### WORK TO DO
Scan the material for the word "part", and copy each line where it shows up.

══════════════════════════════

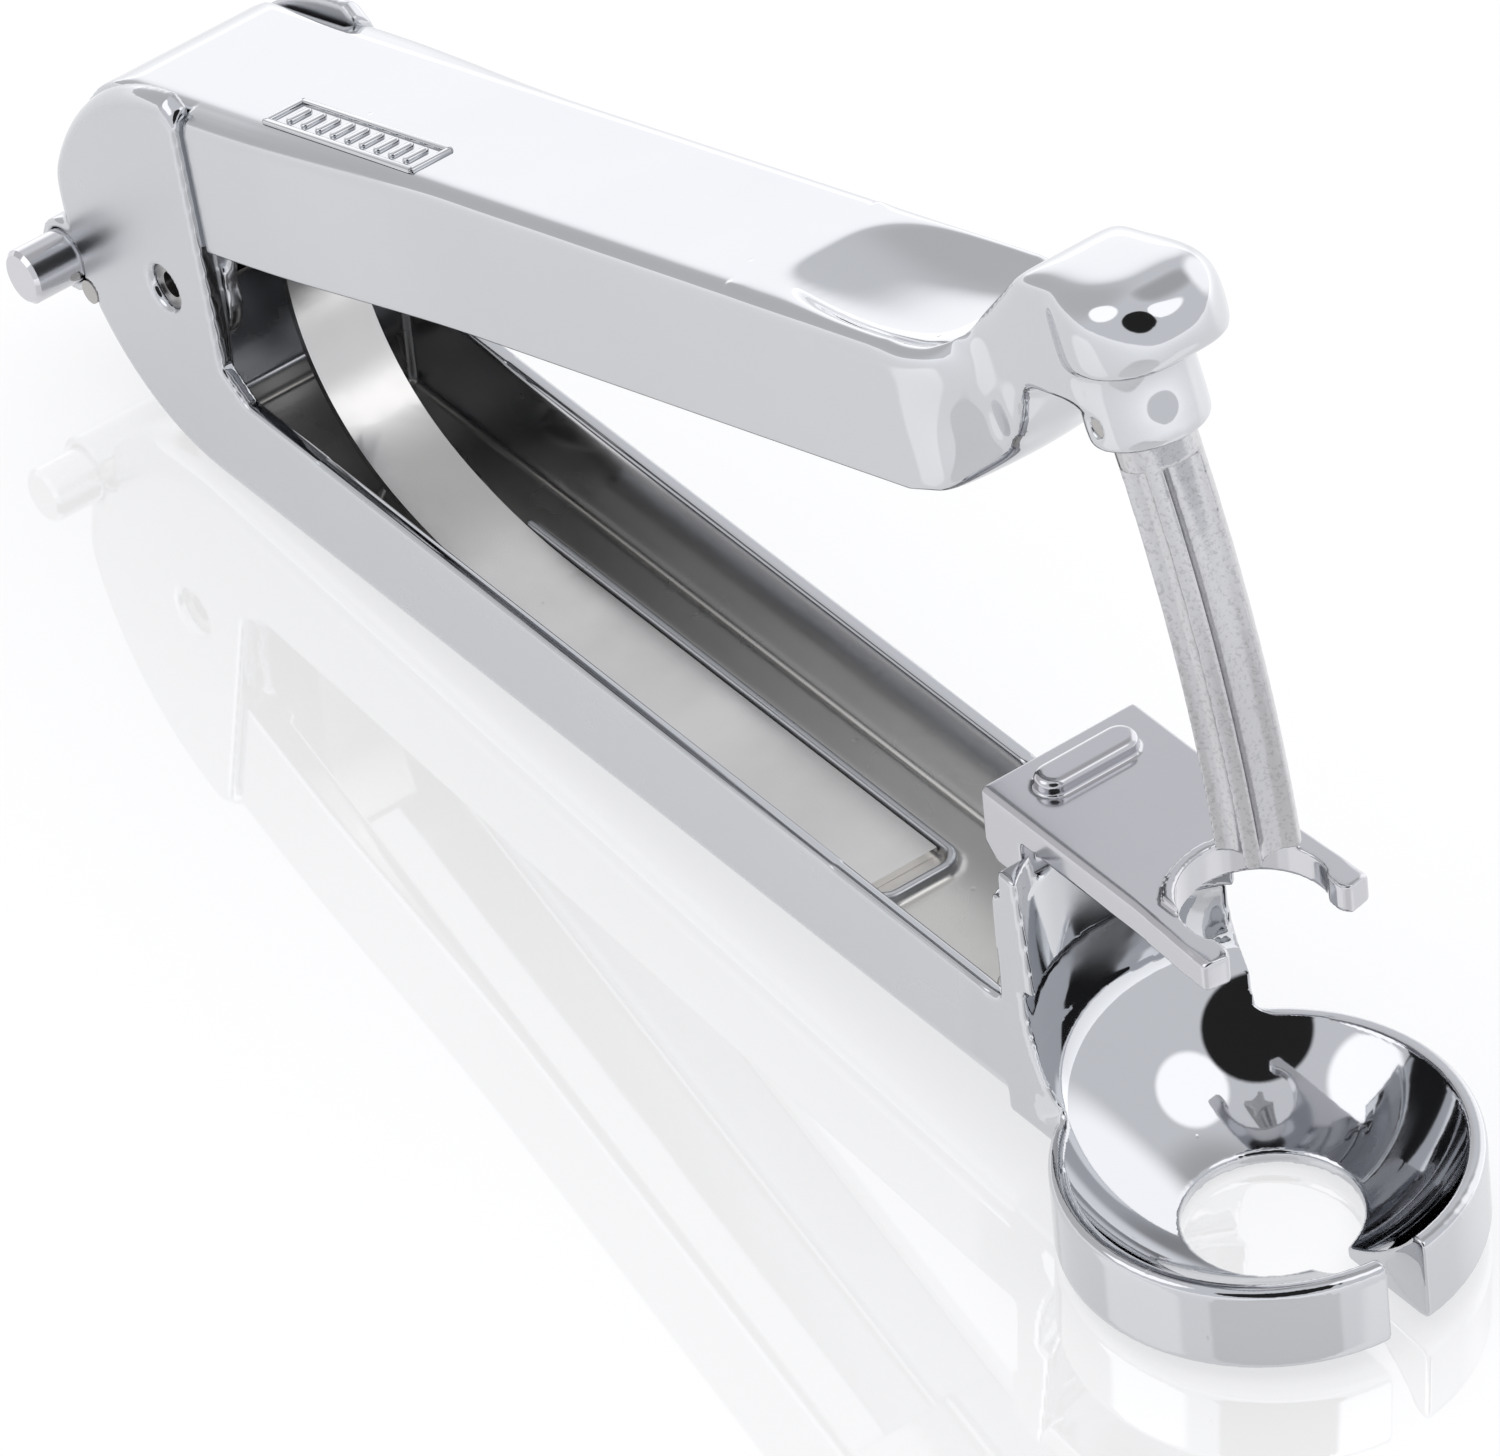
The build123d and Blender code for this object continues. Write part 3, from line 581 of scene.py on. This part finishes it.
def nose_softness(p):
    """The front end, neck and nose flow into each other, the dish a little; the boss keeps its edge."""
    front = step(p.x, 111.0, 116.0)
    nose = step(p.x, 124.0, 131.0)
    above_boss = step(p.z, 13.5, 16.5)
    dish = step(p.x, 90.0, 93.0) * step(p.z, 13.5, 15.0) * (1.0 - step(abs(p.y), 7.6, 8.4))
    return max(front * (1.0 - nose + nose * 0.7 * above_boss), 0.22 * dish)


top_skin = eased_casting("top_handle", "upper_handle", HANDLE, voxel=0.3 * MM, rounds=5, soft_rounds=150,
                         softness=nose_softness, shape=top_form)
show_as(top_skin, plate_top, "upper", "upper_handle")


def rounded_bar(bm, start, end, half_width, base, top):
    """Low bar with round ends and a soft top, lying on the handle's back."""
    along = (end - start).normalized()
    side = Vector((0, 0, 1)).cross(along)
    ends = []
    for k in range(9):
        a = -pi / 2 + pi * k / 8
        ends.append(end + along * half_width * cos(a) + side * half_width * sin(a))
    for k in range(9):
        a = pi / 2 + pi * k / 8
        ends.append(start + along * half_width * cos(a) + side * half_width * sin(a))
    middle = (start + end) / 2
    rings = []
    shoulder, crown = top * 0.55 + base * 0.45, top * 0.9 + base * 0.1
    for inset, height in ((1.0, base), (0.97, shoulder), (0.8, crown), (0.45, top)):
        ring = []
        for p in ends:
            core = start + along * max(0.0, min((end - start).length, (p - start).dot(along)))
            q = core + (p - core) * inset
            ring.append(bm.verts.new((q.x, q.y, height)))
        rings.append(ring)
    count = len(ends)
    for low, high in zip(rings, rings[1:]):
        for k in range(count):
            bm.faces.new((low[k], low[(k + 1) % count], high[(k + 1) % count], high[k]))
    bm.faces.new(rings[-1])


# Raised maker's panel near the hinge: a low frame round nine plain ribs.
BACK = TOP_BACK * MM
PANEL_U = (20.4 * MM, 42.7 * MM)
PANEL_Y = (-7.1 * MM, -3.2 * MM)
FRAME_HALF, FRAME_TOP = 0.32 * MM, BACK + 0.28 * MM
RIBS, RIB_HALF, RIB_TOP, RIB_MARGIN = 9, 0.42 * MM, BACK + 0.3 * MM, 1.1 * MM
PANEL_BASE = BACK - 0.05 * MM
bm = bmesh.new()
corners = [Vector((PANEL_U[0], PANEL_Y[0], 0)), Vector((PANEL_U[1], PANEL_Y[0], 0)),
           Vector((PANEL_U[1], PANEL_Y[1], 0)), Vector((PANEL_U[0], PANEL_Y[1], 0))]
for k in range(4):
    rounded_bar(bm, corners[k], corners[(k + 1) % 4], FRAME_HALF, PANEL_BASE, FRAME_TOP)
for k in range(RIBS):
    u = PANEL_U[0] + (PANEL_U[1] - PANEL_U[0]) * (k + 1) / (RIBS + 1)
    rounded_bar(bm, Vector((u, PANEL_Y[0] + RIB_MARGIN, 0)), Vector((u, PANEL_Y[1] - RIB_MARGIN, 0)),
                RIB_HALF, PANEL_BASE, RIB_TOP)
mesh_piece("makers_panel", bm, HANDLE, plate_top, "upper")

# ---------------------------------------------------------------- punch
# Tumbled casting, left bare, with four flutes.
def even_finish(p):
    """Tumbling leaves every part alike."""
    return 0.0


SPECK_SCALE = 2600.0
GRIT_STRENGTH, GRIT_HEIGHT = 0.14, 0.00008
bare, tree, where, shader = chrome("tumbled_punch", HANDLE, (0.57, 0.57, 0.585), (0.47, 0.47, 0.485),
                                   rough_low=0.1, rough_high=0.18)
speck = add(tree, "ShaderNodeTexNoise", {"Vector": where, "Scale": SPECK_SCALE, "Detail": 3.0, "Roughness": 0.7})
grit = add(tree, "ShaderNodeBump", {"Strength": GRIT_STRENGTH, "Distance": GRIT_HEIGHT,
                                    "Height": speck.outputs[0]})
tree.links.new(grit.outputs[0], shader.inputs["Normal"])
pits = ramp(tree, speck.outputs[0], 0.36, 0.5, 0.82, 1.0)
old = shader.inputs["Base Color"].links[0].from_socket
darker = add(tree, "ShaderNodeMix", {"Factor": 1.0, 6: old, 7: pits}, data_type="RGBA",
             blend_type="MULTIPLY")
tree.links.new(darker.outputs[2], shader.inputs["Base Color"])
punch_skin = eased_casting("fluted_punch", "punch", HANDLE, voxel=0.14 * MM, rounds=3, soft_rounds=1,
                           softness=even_finish)
show_as(punch_skin, bare, "upper", "punch")

# ---------------------------------------------------------------- stripper fork
# Plated casting that slides on to the post's head.
fork = chrome("plated_fork", TOOL, (0.60, 0.60, 0.625), (0.55, 0.55, 0.58), rough_low=0.1, rough_high=0.16)[0]
PRONG_INWARD = 1.3


def prong_softness(p):
    """The prongs' ends are rounder than the plate."""
    return step(p.x, 1.5, 4.5)


def blunt_prongs(p):
    """The prongs keep their width to the end."""
    half = abs(p.y)
    inward = PRONG_INWARD * step(p.x, 2.0, 5.2) * (1.0 - step(half, 6.6, 8.6))
    return p.x, (half - inward) * (1 if p.y > 0 else -1), p.z


fork_skin = eased_casting("stripper_fork", "stripper", TOOL, voxel=0.16 * MM, rounds=5, soft_rounds=8,
                          softness=prong_softness, shape=blunt_prongs)
show_as(fork_skin, fork, "fork", "stripper")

══════════════════════════════

### WRITTEN SOLUTION
The build123d and Blender code for this object continues. Write part 3, from line 581 of scene.py on. This part finishes it.
    """Tumbling leaves every part alike."""